COSMOS, in this edition of Cosmographer Corner, highlights the work of former University of Arkansas at Little Rock graduate and Cosmographer Dr. Kiran Kumar Bandeli. 

Dr. Bandeli—who is now a Senior Data Scientist and Manager at Walmart—started his graduate education at UA Little Rock in 2014, studying for his master’s in information quality. After starting his PhD, he joined COSMOS as research assistant in 2017. He received his PhD in computer & information sciences in 2019. We interviewed Dr. Bandeli on where his career is now and what his work at COSMOS entailed, with his responses below.

How did COSMOS fit into your university/secondary education career? How did you come across COSMOS, and what were you studying when you joined COSMOS?

So when I think of COSMOS, I first think about my journey at UA Little Rock. I’d been a master’s student, but also an international student. I started my journey at UA Little Rock with my master’s in information quality. After I finished my master’s, I worked with a PhD student in information quality, going back in time. We were crawling event-related databases—I was able to crawl all the way to 1970, if my memory serves right, from 1970 up to 2014—so I joined that project in 2014, and that’s when I got a chance and my first glimpse of working with social media data. That work was one of my main motivations to join COSMOS because that’s where I saw and learned things like, “How do you analyze, how do you crawl, all of these data?” And that’s where I came to know from Dr. Agarwal’s courses that we have these social media analytics—back then, called social media analytics—or what we now call social computing. So I was really fascinated by all of that. After my master’s, I became an information quality PhD student, and transitioned into the COSMOS lab.

How would you describe the “research pipeline” that you worked on while at COSMOS? In other words, what was the specific area in which you researched?

Before COSMOS, I focused in system analysis, learning about things like the life cycle in an IT or how do you design a system, but what really drove me was my curiosity on social computing and social media analysis.

Since joining COSMOS, I have worked in misinformation and disinformation research work. My initial articles were directly with Dr. Agarwal, working on blogs, fake news, and dis/misinformation activities. One of the papers that we published was in Digital Hydra and was part of a NATO publication. A second focus was entirely on blogs—all the way from blog data collection, analysis, and then to insights. Finally, my dissertation topic was on narrative analysis—how do you find what narratives are mainstream, or what are the fringe narratives that you can find from a given blog data.
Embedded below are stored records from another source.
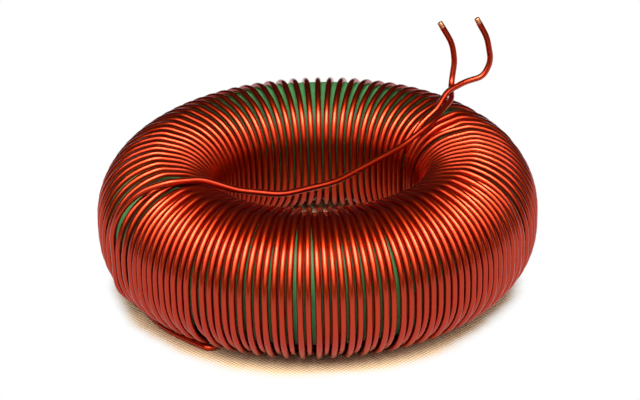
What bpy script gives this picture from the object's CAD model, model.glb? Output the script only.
"""Crossover inductor: an enamelled wire with bare ends, and its coated core, in place of the CAD nodes."""

import math

import bpy
import numpy as np
from mathutils import Matrix, Vector


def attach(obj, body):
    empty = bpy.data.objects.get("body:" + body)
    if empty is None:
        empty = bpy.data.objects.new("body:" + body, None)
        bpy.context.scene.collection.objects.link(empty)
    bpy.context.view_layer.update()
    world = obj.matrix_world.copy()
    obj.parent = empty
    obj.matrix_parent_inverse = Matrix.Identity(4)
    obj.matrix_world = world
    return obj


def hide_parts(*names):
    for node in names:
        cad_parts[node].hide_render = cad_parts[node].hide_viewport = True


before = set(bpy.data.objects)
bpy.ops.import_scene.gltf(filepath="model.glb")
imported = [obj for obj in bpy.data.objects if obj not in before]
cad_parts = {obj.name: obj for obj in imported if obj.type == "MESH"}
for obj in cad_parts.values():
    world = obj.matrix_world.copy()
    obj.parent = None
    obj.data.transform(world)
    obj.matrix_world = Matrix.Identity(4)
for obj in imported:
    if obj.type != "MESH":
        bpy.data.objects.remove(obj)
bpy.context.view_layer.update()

MM = 0.001

# ---------------------------------------------------------------- sizes in mm, as in the part's source
CORE_OD = 59.7
CORE_ID = 32
CORE_H = 16.9
CORE_EDGE = 6.9
CORE_Z = 1.95
WIRE_D = 0.9
WOUND_OD = 63
WOUND_ID = 27.9
WOUND_H = 20.4
LAYER_STEP = 0.8
OUTER_TOP_BEND = 9.4
INNER_TOP_BEND = 7.4
BOTTOM_BEND = 8

# Turns in each stretch of the winding, and their spacing in degrees
FIRST_TURN = 32.7
OPEN_TURNS, OPEN_PITCH = 39, 4.33
JOINING_TURNS, JOINING_PITCH = 3, 3.25
CLOSE_TURNS, CLOSE_PITCH = 57, 2.08
SIDE_TURNS, SIDE_PITCH = 9, 3.45
LAST_TURNS, LAST_PITCH = 5, 3
TURNS = 1 + OPEN_TURNS + JOINING_TURNS + CLOSE_TURNS + SIDE_TURNS + LAST_TURNS
GAP_FOR_LEAD = 4
GAP_BEFORE_LAST = 1.5
GAP_AFTER_FIRST_LAST = 4.2

# Middle line of a turn
WIRE_R = WIRE_D / 2
OUTER_R = WOUND_OD / 2 - WIRE_R
INNER_R = WOUND_ID / 2 + WIRE_R
FLOOR_Z = WIRE_R
TOP_Z = WOUND_H - WIRE_R
CROWN_R = 22.5
CROWN_RISE = 1.8
CROWN_BEND = 3.5
CORNERS_PER_TURN = 5

# Lean of the turns over the top, in degrees
TOP_LEAN = -0.8
LEAD_LEAN = 1.4
SIDE_LEAN = 0.6
FIRST_LAST_LEAN = 8.42
LAST_LEAN, LAST_LEAN_STEP = 4.97, 0.95

# The wire's run to its second end crosses under the ring below this packed turn, whose
# neighbours move aside
CROSSED_TURN = OPEN_TURNS + 13
CROSSING_GAP = 0.45
CROSSING_LIFT = 0.95

# Turns on the near wall after which the winding stands open or ajar, and by how many degrees
OPEN_AFTER, OPENING = (65, 67, 77), 0.5
AJAR_AFTER, AJAR = (59, 62, 71, 73, 75), 0.2

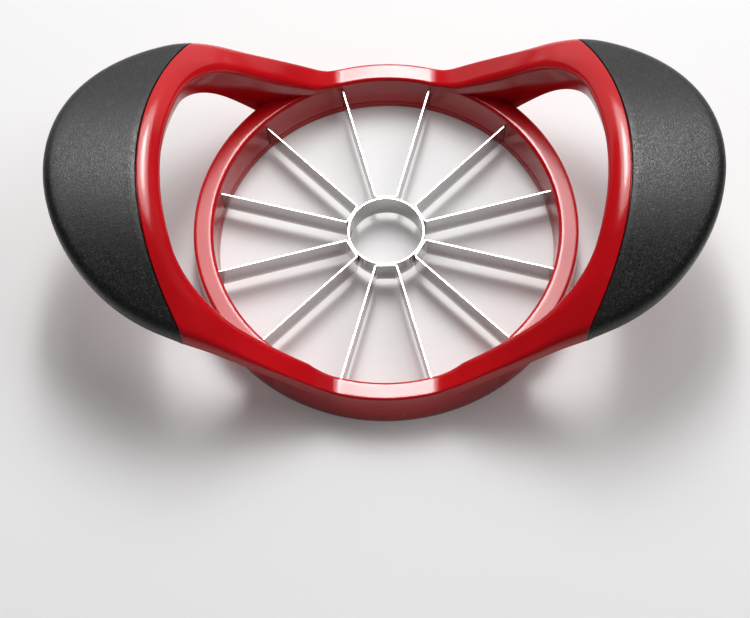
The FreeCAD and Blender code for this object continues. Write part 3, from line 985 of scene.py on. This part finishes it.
class SLICER_OT_grips(bpy.types.Operator):
    """Build the two soft grips over the outer part of the handles"""
    bl_idname = "slicer.grips"
    bl_label = "Soft grips"

    def execute(self, context):
        sizes = context.scene.slicer_sizes
        gap = sizes.grip_gap / MM
        tip = grip_corner(sizes)
        while Ray(tip, sizes).spare < GRIP_TIP:
            tip -= 0.02
        angles = both_sides(np.concatenate([[tip], rays_past(tip)]))
        right = swept("soft_grip_right", [grip_section(Ray(a, sizes), gap) for a in angles])
        left = mirrored(right, "soft_grip_left")
        for mesh, node in ((right, "grip_right"), (left, "grip_left")):
            item = new_object(mesh.name, mesh)
            dress(item, "grip_rubber", node)
        return {"FINISHED"}


def strip_mesh(sizes):
    """Middle line of one blade strip and the strip's section, told apart by attributes."""
    wide = sizes.blade_thickness / MM / 2
    base = CORE_OUTER + wide
    along = (cos(LEG_ANGLE), sin(LEG_ANGLE))
    hook = (TAB_RADIUS * along[0], TAB_RADIUS * along[1])
    end = (hook[0] - TAB_LENGTH * along[1], hook[1] + TAB_LENGTH * along[0])
    leg = [end, hook, (base, base * tan(LEG_ANGLE))]
    path = leg + [(x, -y) for x, y in leg[::-1]]
    side = [(wide, BLADE_FOOT + BLADE_BEVEL), (wide, BLADE_MIDDLE), (wide, BLADE_TOP - BLADE_NICK),
            (wide - BLADE_NICK, BLADE_TOP)]
    section = side + [(-x, z) for x, z in side[::-1]]
    section += [(-BLADE_EDGE / 2, BLADE_FOOT), (BLADE_EDGE / 2, BLADE_FOOT)]
    first, count = len(path), len(section)
    edges = [(i, i + 1) for i in range(first - 1)]
    edges += [(first + i, first + (i + 1) % count) for i in range(count)]
    points = [(x, y, 0.0) for x, y in path] + [(x, -z, 0.0) for x, z in section]
    mesh = mesh_from("strip", points, [], edges)
    corner = sizes.blade_corner
    bends = [0.0, TAB_BEND * MM, corner, corner, TAB_BEND * MM, 0.0] + [0.0] * count
    mesh.attributes.new("bend", "FLOAT", "POINT").data.foreach_set("value", bends)
    is_section = [False] * first + [True] * count
    mesh.attributes.new("section", "BOOLEAN", "POINT").data.foreach_set("value", is_section)
    return mesh


class SLICER_OT_blades(bpy.types.Operator):
    """Build the six bent blade strips"""
    bl_idname = "slicer.blades"
    bl_label = "Blade strips"

    def execute(self, context):
        tree = strip_tree()
        for node, degrees in STRIPS.items():
            item = new_object(node.replace("blade", "blade_strip"), strip_mesh(context.scene.slicer_sizes))
            shaped_by(item, tree, "blade_steel", turn=radians(degrees), corner_steps=6)
            dress(item, "blade_steel", node, STEEL_SHARP_ANGLE)
        return {"FINISHED"}


class SLICER_OT_core(bpy.types.Operator):
    """Build the round core cutter"""
    bl_idname = "slicer.core"
    bl_label = "Core cutter"

    def execute(self, context):
        outer, inner, nick = CORE_OUTER, CORE_OUTER - CORE_WALL, BLADE_NICK
        outline = [
            (outer, BLADE_FOOT + BLADE_BEVEL), (outer, BLADE_MIDDLE), (outer, BLADE_TOP - nick),
            (outer - nick, BLADE_TOP), (inner + nick, BLADE_TOP), (inner, BLADE_TOP - nick),
            (inner, BLADE_MIDDLE), (inner, BLADE_FOOT), (inner + BLADE_EDGE, BLADE_FOOT),
        ]
        item = ring_object("core_cutter", outline, CORE_MIDDLE, "blade_steel", steps=144)
        dress(item, "blade_steel", "core_ring", STEEL_SHARP_ANGLE)
        return {"FINISHED"}


class SLICER_OT_clamp(bpy.types.Operator):
    """Build the clamp ring under the blade ends, with its screw recesses"""
    bl_idname = "slicer.clamp"
    bl_label = "Clamp ring"

    def execute(self, context):
        low, high, edge = CLAMP_FOOT, CLAMP_TOP, CLAMP_FOOT + BEVEL
        outline = [(inner_radius(low) + BEVEL, low), (CLAMP_OUTER - BEVEL, low), (CLAMP_OUTER, edge),
                   (CLAMP_OUTER, high), (inner_radius(high), high), (inner_radius(edge), edge)]
        item = ring_object("lower_clamp_ring", outline, CLAMP_MIDDLE, "red_plastic")
        wide, narrow = SCREW_HEAD + CLEARANCE, SCREW_SHANK + CLEARANCE
        seat, top = SCREW_SEAT + SCREW_HEAD_DEPTH, CLAMP_TOP + CUT
        hole = [(0, -CUT), (wide, -CUT), (wide, seat), (narrow, seat), (narrow, top), (0, top)]
        combine(item, joined(at_screws(hole, 32)), "DIFFERENCE")
        tidy_mesh(item.data, FINE_MERGE)
        dress(item, "red_plastic", "clamp_ring")
        return {"FINISHED"}


class SLICER_OT_screws(bpy.types.Operator):
    """Build the six cross-recess screws of the clamp ring"""
    bl_idname = "slicer.screws"
    bl_label = "Clamp screws"

    def execute(self, context):
        head, seat, under = SCREW_HEAD, SCREW_SEAT, SCREW_SEAT + SCREW_HEAD_DEPTH
        outline = [(0, seat)] + [(head - inset, seat + rise) for inset, rise in SCREW_DOME]
        outline += [(head, under - SCREW_BEVEL), (head - SCREW_BEVEL, under), (SCREW_SHANK, under)]
        root = SCREW_SHANK - THREAD_DEPTH
        for z in np.arange(under + THREAD_START, SCREW_TIP - THREAD_END, THREAD_PITCH):
            outline += [(root, z), (SCREW_SHANK, z + THREAD_WIDTH / 2), (root, z + THREAD_WIDTH)]
        outline += [(SCREW_POINT, SCREW_TIP), (0, SCREW_TIP)]
        item = new_object("clamp_screw_set", lathe("screw", outline, 32))
        for x, y in ((head / 2, SCREW_DRIVE / 2), (SCREW_DRIVE / 2, head / 2)):
            combine(item, turned_box((-x, -y, 0), (x, y, seat + SCREW_DRIVE_DEPTH)), "DIFFERENCE")
        radius = SCREW_CIRCLE * MM
        shaped_by(item, circle_tree(), "screw_steel", count=len(SCREW_TURNS), radius=radius, turn=SCREW_TURN)
        dress(item, "screw_steel", "clamp_screws")
        return {"FINISHED"}


def add_lamp(name, energy):
    """Oval soft light, placed as LAMPS says."""
    size, place, aim, seen = LAMPS[name]
    data = bpy.data.lights.new(name, "AREA")
    data.shape = "ELLIPSE"
    data.size, data.size_y = size
    data.energy = energy
    item = new_object(name, data)
    item.location = place
    item.rotation_euler = (Vector(aim) - Vector(place)).to_track_quat("-Z", "Y").to_euler()
    item.visible_glossy = seen


def add_camera():
    """Camera in front of and above the slicer, turned slightly clockwise."""
    data = bpy.data.cameras.new("camera")
    data.sensor_width = 36.0
    data.lens = CAMERA_LENS
    data.clip_start, data.clip_end = 0.05, 50.0
    item = new_object("camera", data)
    place = Vector(CAMERA_PLACE)
    ahead = (Vector(CAMERA_AIM) - place).normalized()
    right = ahead.cross(Vector((0, 0, 1))).normalized()
    up = right.cross(ahead)
    turned_right = right * cos(CAMERA_ROLL) - up * sin(CAMERA_ROLL)
    turned_up = right * sin(CAMERA_ROLL) + up * cos(CAMERA_ROLL)
    axes = Matrix((turned_right, turned_up, -ahead)).transposed()
    item.matrix_world = Matrix.Translation(place) @ axes.to_4x4()
    bpy.context.scene.camera = item


def floor_mesh():
    """Square grid below the slicer."""
    places = np.linspace(-FLOOR_HALF, FLOOR_HALF, FLOOR_STEPS + 1)
    points = [(x, y, -FLOOR_DROP) for y in places for x in places]
    row = len(places)
    corners = [i + j * row for j in range(FLOOR_STEPS) for i in range(FLOOR_STEPS)]
    faces = [(a, a + 1, a + row + 1, a + row) for a in corners]
    return mesh_from("studio_floor", points, faces)


class SLICER_OT_stage(bpy.types.Operator):
    """Lay the pale floor and set the lights and the camera"""
    bl_idname = "slicer.stage"
    bl_label = "Floor, lights and camera"

    def execute(self, context):
        stage = context.scene.slicer_stage
        floor = new_object("studio_floor", floor_mesh())
        floor.data.materials.append(new_material("floor_paper", floor_paper, stage.floor, stage.floor_lift))
        for name in LAMPS:
            add_lamp(name, getattr(stage, name))
        world = bpy.data.worlds.new("room")
        tree = cleared(world)
        light = put(tree, "ShaderNodeBackground", {"Color": (1, 1, 1, 1), "Strength": stage.sky})
        add_node(tree, "ShaderNodeOutputWorld", {"Surface": light})
        context.scene.world = world
        context.scene.view_settings.view_transform = "Standard"
        add_camera()
        return {"FINISHED"}


class SLICER_PT_panel(bpy.types.Panel):
    """Sizes, colours and build steps of the apple slicer"""
    bl_idname = "SLICER_PT_panel"
    bl_label = "Apple Slicer"
    bl_space_type = "VIEW_3D"
    bl_region_type = "UI"
    bl_category = "Slicer"

    def draw(self, context):
        column = self.layout.column()
        for group in (context.scene.slicer_sizes, context.scene.slicer_finish, context.scene.slicer_stage):
            for key in group.__annotations__:
                column.prop(group, key)
            column.separator()
        for step in STEPS:
            column.operator(step.bl_idname)


STEPS = (SLICER_OT_stage, SLICER_OT_frame, SLICER_OT_grips, SLICER_OT_blades, SLICER_OT_core, SLICER_OT_clamp,
         SLICER_OT_screws)
CLASSES = (SlicerSizes, SlicerFinish, SlicerStage, *STEPS, SLICER_PT_panel)


def register():
    for item in CLASSES:
        bpy.utils.register_class(item)
    bpy.types.Scene.slicer_sizes = bpy.props.PointerProperty(type=SlicerSizes)
    bpy.types.Scene.slicer_finish = bpy.props.PointerProperty(type=SlicerFinish)
    bpy.types.Scene.slicer_stage = bpy.props.PointerProperty(type=SlicerStage)


def unregister():
    del bpy.types.Scene.slicer_stage
    del bpy.types.Scene.slicer_finish
    del bpy.types.Scene.slicer_sizes
    for item in reversed(CLASSES):
        bpy.utils.unregister_class(item)


def main():
    register()
    bpy.ops.slicer.stage()
    bpy.ops.slicer.frame()
    bpy.ops.slicer.grips()
    bpy.ops.slicer.blades()
    bpy.ops.slicer.core()
    bpy.ops.slicer.clamp()
    bpy.ops.slicer.screws()


if __name__ == "__main__":
    main()
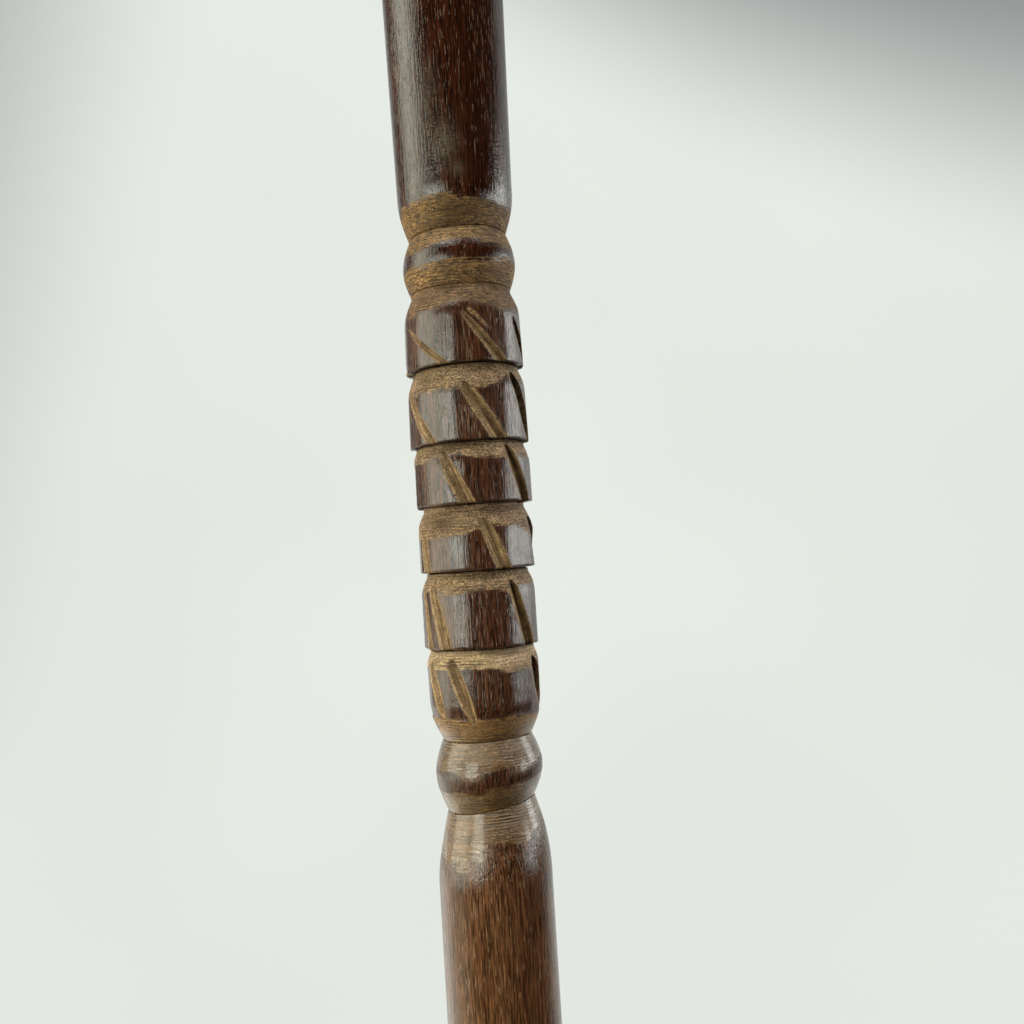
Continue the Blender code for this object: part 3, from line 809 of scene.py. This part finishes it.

Since leaving COSMOS, what roles/positions/jobs have you had? What is your current work?

Currently, I work at Walmart as a data scientist, which started as an internship for them while I was a COSMOS student. That was in my final year. Then when I finished my graduation and defended my PhD dissertation, I joined Walmart. Ever since, Walmart has been the main part of my career journey. 

What positions did COSMOS and your classes at UALR best prepare you for?

In terms of classes, ones that really helped me were social computing and system analysis by Dr. Agarwal and machine learning by UA Little Rock computer science professors. I also think that, one, courses are helpful, but more importantly, the work you do alongside them is key—which in my case was working at COSMOS. I became more of a problem solver there, because when we worked in the lab, there were still quite a number of problems that we were dealing with—whether it was maintaining the systems, crawling the data, or saving it to the databases.

We were involved in the, I would say, full life cycle of data science, right from defining the problem, going to get your data, doing the preparation, all of that. And, then once it was ready for any of the modeling (such as topic modeling), more text mining or natural language processing (NLP), as well as the process of reporting your insights, all of that.

I think COSMOS has really helped me to tackle any challenge in the data science and information science-related workspaces.

If you had to describe the most momentous event at COSMOS, what would it be?

My first conference presentation was in my second year of PhD, at the International Conference on Social Computing, Behavioral-Cultural Modeling, and Prediction and Behavior Representation in Modeling and Simulation (SBP-BRiMS). It was about disinformation and misinformation, and how to analyze online campaign coordinations, more specifically fake news. What was memorable was not just the presentation but the amount of collaboration that I’d done with Dr. Agarwal. Later on, Dr. Agarwal and I both got really busy, so I consider myself lucky for it and that we were able to produce a significant number of research papers from that research.

What advice would you have for current Cosmographers?

For anybody who is starting their PhD, my strong advice would be try to submit as many papers as possible to conferences. Conferences are a great way to present your work, and more importantly, you can network with your peers who are in the field and get to know experts who are in different areas in the field. 

So how do you condense all the literature that you’re going through and then how do you publish a paper, right? With support from Dr. Agarwal, I think you can produce a lot of good papers, which is how to make it to a conference. A great paper will always land you into a conference, that will help you network with the right peers and experts in the domain who show up at the conference. Also, quantity is important, but then you will have to tie that back to your dissertation. So you can publish more, but then your dissertation-wise, if you’re not making strides, that’s another thing that you’re going to have to fix. So I would say, narrowing down your research topics and then focusing on key areas will help your dissertation. And I think that should be the path for any Cosmographer.